During syndication, pricing on the term B was reduced from Libor plus 400 bps, the discount was tightened from 99 and the 18-month MFN sunset provision was removed.

Barclays, J.P. Morgan Securities LLC, Deutsche Bank Securities Inc., RBS Capital Markets and UBS Securities LLC led the deal.

Senior secured leverage is 4.5 times, and total leverage is 6.7 times.

CPG is a Scranton, Pa.-based manufacturer of highly engineered low-maintenance building materials.

Pitney Bowes deal completed

Apollo Global Management LLC closed on its $400 million buyout of Pitney Bowes Management Services, a provider of mail and print outsourcing services, from Pitney Bowes Inc., a news release said.

Funding for the transaction came from a $365 million facility that consists of a $50 million five-year revolver (B1/BB-), a $215 million six-year first-lien term loan (B1/BB-) and a $100 million seven-year second-lien term loan (Caa1/B-).

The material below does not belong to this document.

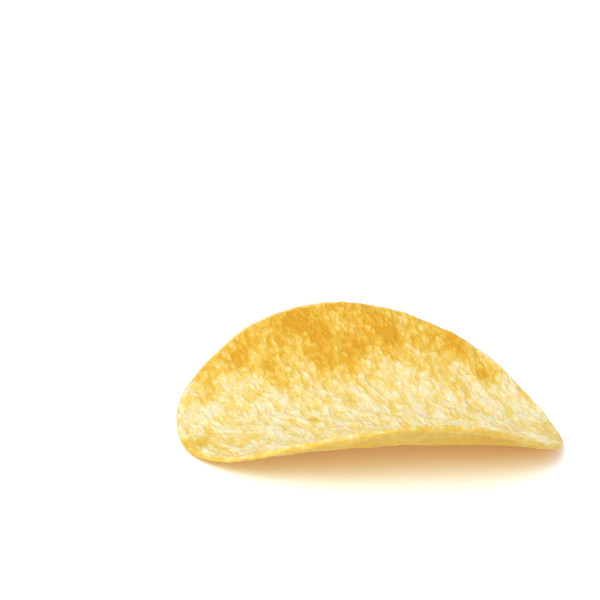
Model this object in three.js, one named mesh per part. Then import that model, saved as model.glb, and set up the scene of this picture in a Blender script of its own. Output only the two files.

The first-lien term loan is priced at Libor plus 625 bps with a 1.25% Libor floor and was sold at an original issue discount of 99. There is 101 soft call protection for one year.

Pricing on the second-lien term loan is Libor plus 1,050 bps with a 1.25% Libor floor and it was sold at 98. This tranche has call protection of 103 in year one, 102 in year two and 101 in year three.

During syndication, the spread on the first-lien loan was lifted from talk of Libor plus 550 bps to 575 bps and amortization was changed to 1% in year one, 2.5% in year two and 5% thereafter, from 1% in year one and 2.5% thereafter. Also, pricing on the second-lien loan was increased from talk of Libor plus 950 bps to 975 bps.

Credit Suisse Securities (USA) LLC, Deutsche Bank Securities Inc. and UBS Securities LLC led the deal.